5. Entire Agreement. This Amendment, together with the Credit Agreement and the other
Loan Documents, is the entire agreement between the parties hereto with respect to the subject
matter hereof. This Amendment supersedes all prior and contemporaneous oral and written agreements
and discussions with respect to the subject matter hereof.
6. Representations and Warranties. Borrower and each other Credit Party hereby
represents and warrants that the representations and warranties contained in the Credit Agreement
were true and correct in all material respects when made and, except to the extent that (a) a
particular representation or warranty by its terms expressly applies only to an earlier date or (b)

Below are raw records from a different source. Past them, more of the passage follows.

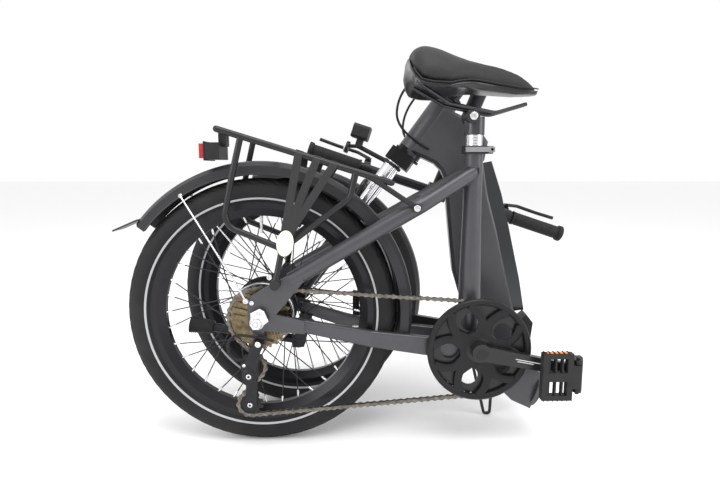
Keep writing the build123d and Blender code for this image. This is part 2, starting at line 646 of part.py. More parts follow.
frame_half = 30.0
frame_outline = [(hinge_x + 9, 44), (590, 92), (620, 134), (674, 220), (702, 267), (747, 335), (780, 398),
                 (786, 437), (812, 456), (850, 470), (897, 476), (935, 366), (903, 364), (876, 361),
                 (858, 352), (845, 338), (824, 290), (789, 212), (765, 160), (724, 102), (662, 32), (620, -6),
                 (hinge_x + 9, -31)]
front_frame = slab(frame_outline, -frame_half, frame_half)
long_edges = [edge for edge in front_frame.edges() if abs((edge @ 1 - edge @ 0).Y) < 1]
front_frame = chamfer(long_edges, 7)
head_tube = rod((0, 0, 0), (0, 0, head_length), head_radius)
front_frame += steer(head_tube)
front_plate = hinge_plate(0.3, flange_back)
front_plate += knuckle(knuckle_cuts[1] + gap, knuckle_cuts[2] - gap, 1)
front_frame += front_plate
front_frame -= steer(rod((0, 0, -1), (0, 0, head_length + 1), steerer_radius + running_fit))
battery_half = 25.5
channel_outline = [(560, 110), (575, 140), (650, 262), (735, 390), (760, 412), (783, 396), (816, 375), (784, 310),
                   (740, 242), (712, 194), (664, 118), (627, 96)]
front_frame -= slab(channel_outline, -battery_half - 0.5, battery_half + 0.5)
nodes["front_frame"] = [front_frame.solids().sort_by(lambda solid: solid.volume)[-1]]

battery_outline = [(598, 132), (629, 190), (652, 228), (687, 286), (724, 345), (766, 402), (780, 394),
                   (812, 374), (782, 312), (738, 244), (710, 196), (672, 140), (644, 108)]
nodes["battery"] = [slab(battery_outline, -battery_half, battery_half)]
cover = slab([(hinge_x + 12, 48), (588, 92), (598, 106), (588, 124), (570, 112), (hinge_x + 10, 74)], -24, 24)
nodes["controller_cover"] = [cover - front_frame]

# ---- frame latch on the right of the hinge ----
latch_x = hinge_x + 22
latch_y = -frame_half - 12
latch_mount = block((hinge_x + 12, latch_y - 2, -16), (latch_x + 8, -frame_half + 8, -8))
latch_mount += block((hinge_x + 12, latch_y - 2, 12), (latch_x + 8, -frame_half + 8, 20))
latch_mount += rod((latch_x, latch_y, -18), (latch_x, latch_y, 22), 3)
nodes["front_frame"] = [nodes["front_frame"][0] + latch_mount]
latch = rod((latch_x, latch_y, -7.4), (latch_x, latch_y, 11.4), 7)
latch += slab([(latch_x, -7.4), (latch_x + 70, 0), (latch_x + 78, 8), (latch_x + 72, 16), (latch_x, 11.4)],
              latch_y - 7, latch_y - 1)
latch -= rod((latch_x, latch_y, -20), (latch_x, latch_y, 30), 3 + running_fit)
nodes["frame_latch"] = [latch]

# ---- fork: steering axes ----
leg_spread = 55.0
leg_ahead = 12.0
stanchion_radius = 14.0
slider_radius = 18.0
slider_top = -156.0
stanchion_end = -260.0
fork_stroke = 35.0
slider_bore = stanchion_end - fork_stroke - 3.0
base_top = head_length + 77.0
crown = block((-20, -leg_spread - 17, -31), (32, leg_spread + 17, -3))
crown = chamfer(crown.edges().filter_by(Axis.Z), 10)
crown += rod((0, 0, -10), (0, 0, head_length + 30), steerer_radius)
for side in (-1, 1):
    crown += rod((leg_ahead, side * leg_spread, stanchion_end), (leg_ahead, side * leg_spread, 2), stanchion_radius)
    crown += rod((leg_ahead, side * leg_spread, 2), (leg_ahead, side * leg_spread, 9), 9)
nodes["fork_crown"] = [steer(crown)]
lowers = None
for side in (-1, 1):
    y = side * leg_spread
    leg = rod((leg_ahead, y, slider_top), (leg_ahead, y, -fork_length + 22), slider_radius)
    leg += slab([(leg_ahead - 9, 30 - fork_length), (leg_ahead + 9, 30 - fork_length),
                 (fork_rake + 13, 4 - fork_length), (fork_rake + 8, -13 - fork_length),
                 (fork_rake - 10, -12 - fork_length)], *sorted((side * 50, side * 57)))
    leg -= rod((leg_ahead, y, slider_bore), (leg_ahead, y, 0), stanchion_radius + running_fit)
    lowers = leg if lowers is None else lowers + leg
arch_z = -96.0
lowers += pipe([(leg_ahead + 17, -leg_spread, slider_top - 14), (leg_ahead + 24, -leg_spread + 6, arch_z),
                (leg_ahead + 24, leg_spread - 6, arch_z), (leg_ahead + 17, leg_spread, slider_top - 14)], 5.5, [18, 18])
for side in (-1, 1):
    lowers -= rod((leg_ahead, side * leg_spread, slider_bore), (leg_ahead, side * leg_spread, 0),
                  stanchion_radius + running_fit)
lowers += rod((leg_ahead + 23, 0, arch_z - 3), (leg_ahead + 21, 0, arch_z - 16), 4)
lowers += drum(fork_rake, -fork_length, -66, 66, axle_radius)
for side in (-1, 1):
    nut = Plane(origin=(fork_rake, side * 57, -fork_length), z_dir=(0, side, 0)) * RegularPolygon(9, 6)
    lowers += extrude(nut, 7)
lowers_riding = steer(lowers)
hub_x = head_x + ahead[0] * fork_rake - up[0] * fork_length
hub_place = Pos(hub_x, 0, 0)
front_guard = hub_place * mudguard(276, 52, 122)
front_guard -= lowers_riding
nodes["fork_lowers"] = [lowers_riding]
nodes["front_mudguard"] = [front_guard.solids().sort_by(lambda solid: solid.volume)[-1]]

# ---- headlight and reflector ----
light = block((1026, -21, 361), (1062, 21, 391))
light = chamfer(light.edges().filter_by(Axis.X), 5)
light += block((1034, -9, 344), (1048, 9, 362))
light += rod((956, 0, 332), (1041, 0, 346), 5)
light += rod((1041, 0, 346), (1062, 0, 340), 4)
light += rod((1060, 0, 337), (1066, 0, 337), 13)
nodes["headlight"] = [light - nodes["fork_crown"][0]]
nodes["headlight_lens"] = [block((1062, -18, 364), (1068, 18, 388))]

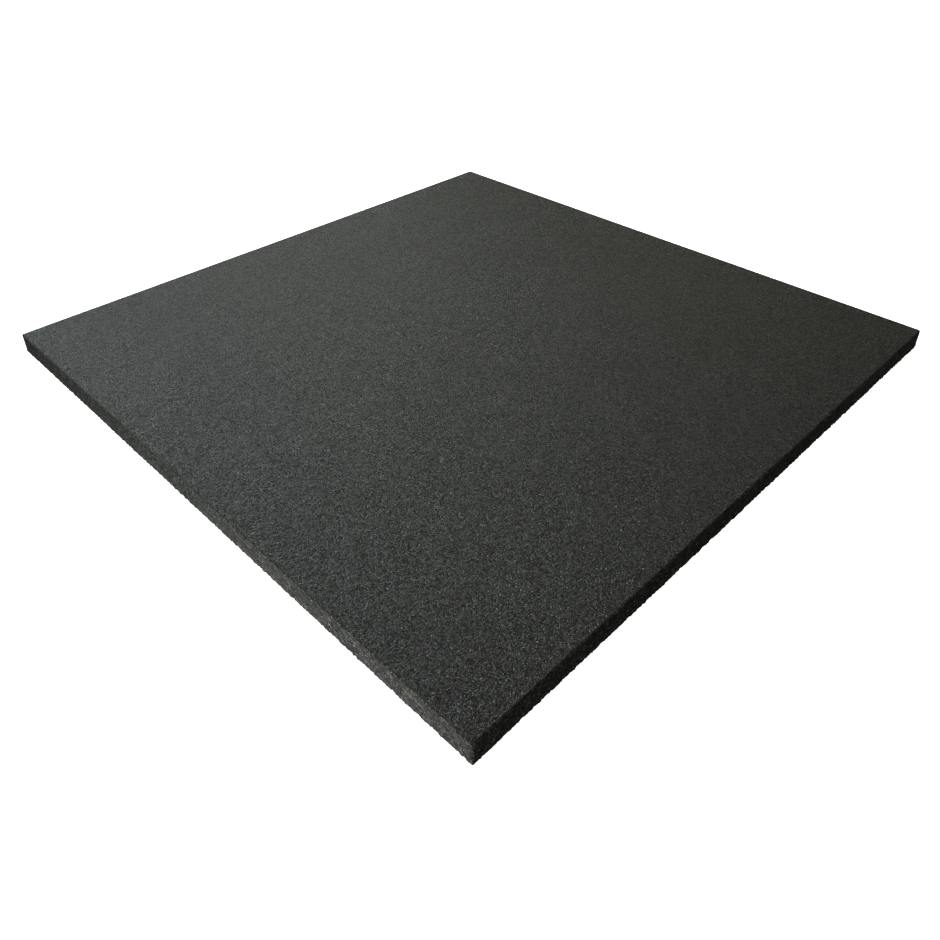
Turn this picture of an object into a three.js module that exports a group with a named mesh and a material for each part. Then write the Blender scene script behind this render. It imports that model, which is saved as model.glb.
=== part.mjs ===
// Rubber gym floor tile: one square slab, pressed in one piece from black rubber
// granulate. It lies flat, with its walking face up.
//
// Frame: millimetres, +Z up. The origin is the centre of the underside, so the
// tile stands on the plane z = 0. +X and +Y run square to its sides.
//
// The section is a plain rectangle with crisp edges: a small rounding where the
// mould closes the walking face, a small rounding on the four upright corners,
// and a sharp lower edge, where the granulate was struck off flat.

import * as THREE from 'three';

// ---- driving dimensions, mm ----
const SIDE = 1000;          // square tile, side to side
const THICKNESS = 30;       // underside to walking face
const CORNER_R = 3;         // rounding of the four upright corners, seen from above
const CORNER_STEPS = 6;     // flats in each of those quarter rounds, an even number
const ARRIS_R = 1.6;        // rounding between the walking face and the sides
const ARRIS_STEPS = 4;      // flats in that quarter round, an even number

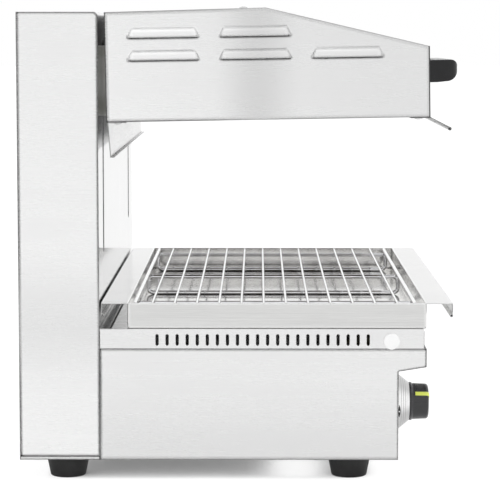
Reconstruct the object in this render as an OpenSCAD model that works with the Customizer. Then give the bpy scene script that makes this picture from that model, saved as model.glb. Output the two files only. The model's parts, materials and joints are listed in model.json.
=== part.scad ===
// Countertop cheese melter with a heating hood that slides up and down on a rear column.
// X is the width, the front faces -Y and Z points up. The origin is the middle of the
// footprint at table height. Side outlines are drawn as [depth from the back, height],
// and outlines of hood pieces as [depth from the hood's rear wall, height above its rim].

/* [Body] */
// Width over the side panels
body_w = 600; // [560:5:680]
// Thickness of the sheet metal
sheet = 1; // [0.8:0.1:1.2]
// Height of the base side panels, up to the seam below the deck
base_h = 125.4; // [118:0.2:150]
// Depth from the back of the column to the front of the nose
base_d = 454.4; // [450:0.2:480]
// How far the control panel stands behind the front of the nose
panel_setback = 31.1; // [26:0.1:38]
// Height of the front of the nose
nose_h = 20.5; // [14:0.5:28]
// Rise of the underside of the nose towards the front
nose_rise = 5; // [1:0.5:9]
// Width of the folded edges of the panels
flange_w = 14; // [10:0.5:16]
// Distance of the rear floor screws from the column
floor_screw_rear = 31.3; // [20:0.1:60]
// Distance of the front floor screws from the control panel
floor_screw_front = 91.3; // [75:0.1:120]
// Distance of the floor screws from the sides
floor_screw_inset = 8; // [6:0.5:9]
// Width of an air inlet in the floor pan
inlet_w = 4; // [2:0.5:6]
// Length of an air inlet
inlet_l = 40; // [20:1:60]
// Distance from one air inlet to the next
inlet_pitch = 9; // [8:0.5:9.5]
// Number of air inlets below each regulator
inlet_count = 11; // [3:2:11]
// Distance of the air inlets behind the front feet
inlet_back = 60; // [45:1:80]

/* [Deck] */
// Height of the slotted strip that carries the tray
deck_h = 22.4; // [20:0.2:28]
// How far the front of the deck stands behind the front of the nose
deck_setback = 2.7; // [1:0.1:6]
// Outer radius of the deck's folded edges
deck_bend_r = 2.2; // [1.6:0.1:3]
// Number of slots in each side strip
vent_count = 22; // [14:1:23]
// Distance from one slot to the next
vent_pitch = 11.2; // [8:0.1:11.4]
// Width of a slot
vent_w = 2.9; // [2:0.1:4]
// Length of a slot
vent_l = 12.8; // [8:0.2:15]
// Distance from the column to the first slot
vent_start = 64.3; // [40:0.1:66]
// Height of the slots' middle above the seam
vent_rise = 9.8; // [9:0.1:11]
// Diameter of the white hole plug
plug_dia = 18.3; // [12:0.1:19]
// Thickness of the hole plug's head
plug_h = 1.5; // [1:0.1:2.5]
// Distance from the deck's front to the plug's middle
plug_inset = 36.4; // [15:0.2:37]
// Height of the plug's middle above the seam
plug_rise = 8.4; // [7:0.1:10]
// Diameter of the plug's stem
plug_stem_dia = 10; // [6:0.5:11]
// Length of the plug's stem
plug_stem_l = 4; // [3:0.5:8]

/* [Feet] */
// Height of the rubber feet
foot_h = 27; // [22:1:40]
// Diameter of a foot where it meets the floor pan
foot_top_dia = 49.5; // [34:0.5:52]
// Diameter of a foot at the table
foot_dia = 40.5; // [30:0.5:46]
// Distance of the feet from the sides
foot_inset = 50; // [32:1:80]
// Distance of the rear feet from the back
foot_rear_d = 49.5; // [36:0.5:60]
// Distance of the front feet from the control panel
foot_front_inset = 52.8; // [40:0.2:80]
// Height of the upright rim at the top of a foot
foot_rim_h = 3; // [1:0.5:6]
// Radius of a foot's lower edge
foot_edge_r = 2; // [1:0.5:4]
// Diameter of the recess for the screw in a foot
foot_recess_dia = 16; // [15:0.5:20]
// Depth of that recess
foot_recess_h = 6; // [3:0.5:10]

/* [Controls] */
// Height of the knobs' axes above the floor pan
knob_rise = 50; // [42:1:56]
// Distance of the knobs' axes from the sides
knob_inset = 94; // [70:1:110]
// Radius of the bezel at the panel
bezel_r = 33; // [28:0.5:36]
// Radius of the bezel at the knob
bezel_top_r = 21.9; // [20:0.1:26]
// Height of the bezel's straight rim
bezel_rim_h = 4.5; // [2:0.5:7]
// Height of the whole bezel
bezel_h = 18.2; // [12:0.2:20]
// Thickness of the bezel
bezel_wall = 1.5; // [1:0.1:2.5]
// Radius of the knob
knob_r = 21; // [16:0.1:22]
// Height of the knob above the bezel
knob_h = 22.4; // [16:0.2:28]
// Width of the knob's pointer
pointer_w = 4.5; // [2:0.5:8]
// Angle of the pointer above the operator's left
pointer_angle = 34; // [0:1:90]
// How far the pointer starts from the knob's axis
pointer_start = 7; // [4:0.5:10]
// How far the pointer starts above the knob's seat
pointer_rise = 6; // [5:0.5:10]
// Depth of the pointer's groove
pointer_deep = 0.8; // [0.5:0.1:1.2]
// How far the pointer stands out of the knob
pointer_out = 0.5; // [0.2:0.1:0.8]
// How far the knob's skirt stands out
knob_skirt = 1.2; // [0.5:0.1:1.4]
// Height of the skirt
knob_skirt_h = 2; // [1:0.1:3]
// Radius of the knob's front edge
knob_edge_r = 3.5; // [2:0.1:5]
// Taper of the knob's side, and crown of its end
knob_draft = 0.6; // [0.2:0.1:1]
// Diameter of the knob's shaft
shaft_dia = 6; // [4:0.5:8]
// Distance from a knob's axis to its pilot lamp
lamp_gap = 58; // [50:1:90]
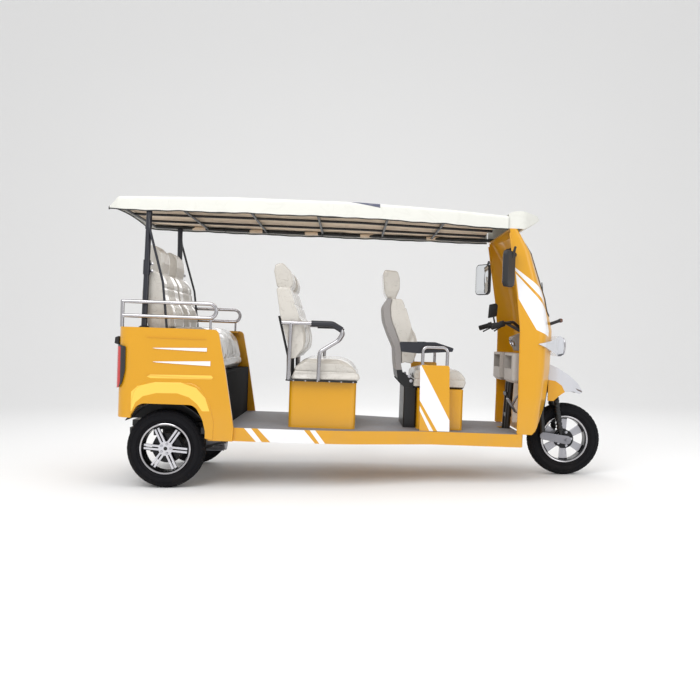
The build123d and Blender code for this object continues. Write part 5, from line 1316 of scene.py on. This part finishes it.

Borrower or any other Credit Party, as applicable, has previously advised Agent in writing as
contemplated under the Credit Agreement, are true and correct in all material respects as of the
date hereof.
7. Reaffirmation by Guarantors. Each Guarantor, by its execution of this Amendment,
consents to the terms hereof and ratifies and reaffirms all of the provisions of the Guaranties.
8. Miscellaneous.
(a) This Amendment may be executed in identical counterpart copies, each of which shall be an
original, but all of which shall constitute one and the same agreement. Delivery of an executed
counterpart of a signature page to this Amendment by facsimile transmission shall be effective as
delivery of a manually executed counterpart thereof.
(b) Section headings used herein are for convenience of reference only, are not part of this
Amendment, and are not to be taken into consideration in interpreting this Amendment.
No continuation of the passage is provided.